Three years of wasted opportunity for tax reform

“REFORM before election” has been the theme of the coup d’etat led by General Prayut Chan-o-cha who promised sweeping economic and political reforms. Needless to say over the past three years, the government has mishandled economic reforms, in particular tax reforms.

The National Legislative Assembly (NLA) appointed by the junta has been trying to do something about tax reform by proposing to increase the value-added tax rate to 8 per cent from 7 per cent. Deputy Prime Minister Somkid Jatusripitak denied such a move on Friday and added that a VAT rate increase had to come at the right time and in the right economic conditions. 
Somkid may be right as the overall economy remains weak and a tax hike could potentially dampen economic recovery. Thailand can learn from Japan’s experience. Prime Minister Shinzo Abe increased the sales tax rate in 2014 but instead of boosting economic recovery, it had a negative impact on consumer spending.
Thailand had to increase the VAT rate to 10 per cent in August 1997 under conditions set by the International Monetary Fund in exchange for a financial bail-out during the Asian financial crisis. The IMF forced Thailand to adopt austerity measures, including the VAT hike, aimed at strengthening the fiscal position and winning market confidence. The VAT rate hike increased revenue in fiscal 1998 to Bt163 billion from Bt 139 billion in the year before, according to the BOT’s annual economic report issued in 1999.
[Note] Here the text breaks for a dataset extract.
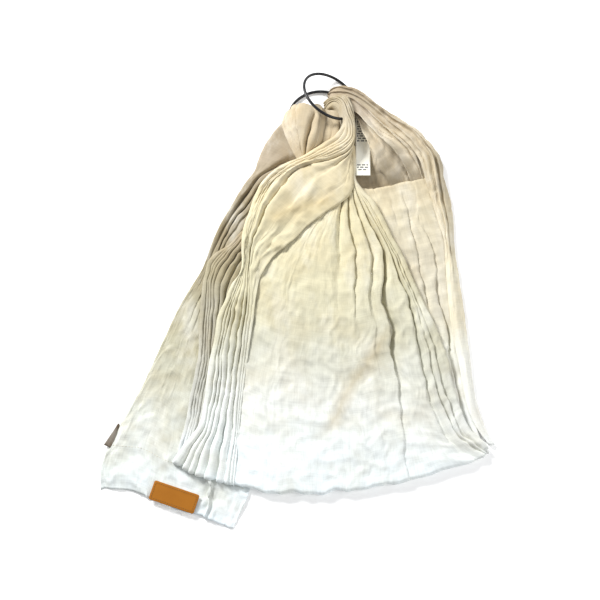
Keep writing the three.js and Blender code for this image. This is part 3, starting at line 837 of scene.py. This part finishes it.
def side_cloth():
    """The cloth's long edge: over the rings, along the shoulder and down the right side."""
    edge = [
        (52, 289, 4), (60, 294, 7), (72, 293, 9), (88, 285, 10), (110, 268, 9), (133, 253, 8),
        (157, 238, 6), (173, 223, 5), (187, 206, 5), (196, 187, 5), (199, 164, 5), (205, 133, 6),
        (209, 98, 6), (211, 63, 6), (219, -6, 6), (226, -74, 6), (233, -140, 6), (246, -182, 6),
        (255, -197, 5),
    ]
    middle = [
        (46, 287, 5), (51, 287, 18), (60, 285, 25), (74, 281, 26), (95, 267, 25), (109, 256, 22),
        (123, 246, 19), (139, 236, 17), (156, 225, 15), (170, 210, 13), (181, 192, 12),
        (187, 168, 12), (192, 135, 12), (199, 100, 12), (204, 60, 12), (209, 10, 12),
        (214, -40, 12), (222, -96, 11), (231, -150, 10), (243, -182, 8), (252, -197, 7),
    ]
    nose = [
        (45, 281, 6), (47, 276, 22), (58, 274, 29), (73, 272, 30), (91, 262, 29), (107, 248, 27),
        (120, 236, 24), (137, 219, 21), (150, 207, 18), (160, 194, 15), (166, 180, 14),
        (171, 163, 13), (175, 147, 12), (182, 127, 12), (190, 100, 12), (198, 75, 12),
        (200, 45, 12), (201, 17, 12), (206, -40, 12), (215, -96, 11), (225, -152, 10),
        (238, -181, 9), (248, -196, 8),
    ]
    folds = [
        Folds(2, (2, 4, 4, 1, 0, 0, 0), -0.4, 7, 0.3, (1, 1, 1, 0.6, 0.4), (2, 7, 8, 2, 0, 0, 0)),
        Folds(2, (2, 4, 4, 1, 0, 0, 0), -0.4, 7, 0.3, (1, 1.2, 1.2, 0.6, 0.4)),
    ]
    grid = cloth(
        [edge, middle, nose], folds, seed=53, sway=1.6, crumples=(0.7, 1.1, 1.2, 0.8, 0.6),
        left=Turn(0.8, 6), right=Turn((6, 18, 16, 9.5, 9.5, 9.5, 9, 7), 5), top=Turn(3, 4),
        bottom=Turn(1.0, 5),
    )
    return cloth_object("side_cloth", grid, linen("side_linen", SHOULDER_LIT_SHADED_TONES, 4, 0.5)), grid


def shoulder_cloth():
    """The inner part of the shoulder: full, soft folds that go under the back's top edge."""
    hidden = [
        (52, 284, 8), (60, 280, 18), (74, 276, 21), (95, 262, 20), (118, 246, 17), (140, 229, 14),
        (158, 210, 11), (172, 190, 9), (182, 168, 6), (187, 148, 3),
    ]
    outer = [
        (46, 279, 8), (50, 272, 18), (60, 270, 26), (75, 266, 28), (92, 253, 27), (108, 238, 25),
        (122, 226, 22), (138, 212, 19), (151, 199, 16), (163, 184, 11), (171, 165, 5),
        (173, 147, 2.5),
    ]
    lobe = [
        (48, 274, 7), (50, 268, 20), (60, 267, 26), (72, 264, 27), (82, 256, 26), (92, 243, 25),
        (101, 227, 25), (113, 212, 24), (128, 198, 21), (142, 182, 17), (152, 166, 9),
        (158, 148, 2.5),
    ]
    near_label = [
        (53, 269, 8), (60, 265, 12), (70, 262, 16), (79, 257, 19), (87, 248, 20), (93, 232, 20),
        (99, 214, 20), (105, 196, 20), (112, 180, 18), (122, 165, 12), (128, 152, 5),
        (130, 138, 2.5),
    ]
    beneath = [
        (58, 267, 8), (64, 262, 9), (70, 252, 10), (73, 235, 10), (75, 205, 8), (76, 180, 5),
        (78, 160, 3), (80, 136, 2.5),
    ]
    folds = [
        Folds(1, 0.5, wrinkles=1.5, last=(2, 5, 6, 5, 2, 1)),
        Folds(1, 3, -0.4, 12, 0.3, 1.2, (3, 9, 15, 15, 8, 2)),
        Folds(1, 3, -0.4, 12, 0.3, 1.2, (3, 9, 15, 15, 8, 2)),
        Folds(1, 2, -0.1, 6, 0.7, 1),
    ]
    grid = cloth(
        [hidden, outer, lobe, near_label, beneath], folds, seed=67, sway=1.4, crumples=(0.8, 1.1, 1.3),
        top=Turn(3, 4),
    )
    return cloth_object("shoulder_cloth", grid, linen("shoulder_linen", LOBE_LIT_SHADED_TONES, 5)), grid


def tail_wrap_cloth():
    """The tail's start: drawn down over the lower ring, pinched to a point under the front strap."""
    lines = [
        [(-3, 260, 6), (-8, 260, 10), (-12, 253, 15), (-13, 240, 18), (-9, 222, 18), (-3, 204, 15),
         (5, 186, 12), (9, 178, 10)],
        [(2, 263, 10), (1, 265, 20), (-1, 255, 30), (-2, 237, 36), (1, 217, 32), (5, 200, 25),
         (9, 186, 17), (11, 178, 13)],
        [(16, 263, 13), (20, 263, 25), (25, 249, 36), (20, 231, 39), (14, 211, 36), (12, 196, 28),
         (12, 185, 19), (13, 177, 15)],
        [(27, 261, 14), (31, 262, 25), (33, 248, 35), (31, 229, 38), (27, 208, 34), (21, 195, 27),
         (15, 184, 18), (14, 177, 14)],
        [(35, 256, 12), (39, 258, 16), (43, 244, 18), (43, 228, 18), (39, 206, 18), (29, 193, 16),
         (18, 183, 14), (15, 176, 12)],
    ]
    folds = [
        Folds(2, (2, 3, 1, 0, 0), -0.3, 5, 0.5, 1.4, (2, 2, 1, 0, 0)),
        Folds(1, 0, -0.1, 9, 0, 1.2, (1, 4, 9, 9, 1.4)),
        Folds(1, 0, 0.1, 10, 0, 1),
        Folds(1, 0, 0, 10, wrinkles=0.6),
    ]
    grid = cloth(
        lines, folds, seed=83, sway=0.9, crumples=0.9, left=Turn((4, 6, 8, 8, 8, 7), 5),
        right=Turn(10, 4), top=Turn(4, 3),
    )
    return cloth_object("tail_wrap_cloth", grid, linen("wrap_linen", WRAP_TONES, 6))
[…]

The move, however, adversely affected the economy which had already been severely damaged by the impact of the crisis, as a result gross domestic product in 1998 contracted sharply by 10.2 per cent. 
This led the IMF and Thai government to reverse the austerity measures by implementing an economic stimulus package in March 1999, which included an increase in government spending and bringing the VAT rate back to 7 per cent. The then government had intended VAT rate cut to be a temporary move but successive governments have extended the VAT rate. Looking back at previous results, one can get a clue on the thinking of Thai officials and policy makers as to why they are wary of a VAT rate hike
In response to the NLA proposal last week, Somchai Sujjapongse, permanent secretary for finance at the Finance Ministry, plans to ask the Cabinet to extend the 7 per cent VAT rate, which will come to an end by the end of September, for another year.
His reason was the same: hiking the VAT rate could impact the economy. It is now almost certain that the government will not increase the VAT rate this year or next year. Looking at the next 3-5 years, the chance to raise the VAT rate is still slim as the government needs domestic consumption to drive economic growth. 
Thailand is becoming an ageing society and raising the consumption tax rate would hit consumer spending hard.
However, the rising cost of public healthcare ,education and other social welfare as well as investment for the future would continue to put pressure on the annul budget, making it necessary for the government to raise revenue, without relying on borrowings.
The government must look at other taxes in particular tax from wealthy people. A land and property tax would be a good choice. The bill on land and property tax is currently being vetted by the NLA in its second reading. The bill proposed by the government is weak, with too many exemption clauses. The NLA could strengthen it by reduce the tax exemptions. The government has proposed collecting tax from home owners only if the property is worth more than Bt50 million. Statistics suggest that only 8,556 homes nationwide will be subjected to this tax. In order to expand the tax base, the NLA should reduce the exemption on residential unit price to no more than Bt 5 million or Bt10 million. 
A recent report suggested that the NLA’s vetting committee is considering reducing exemption to Bt20 million, which is still high.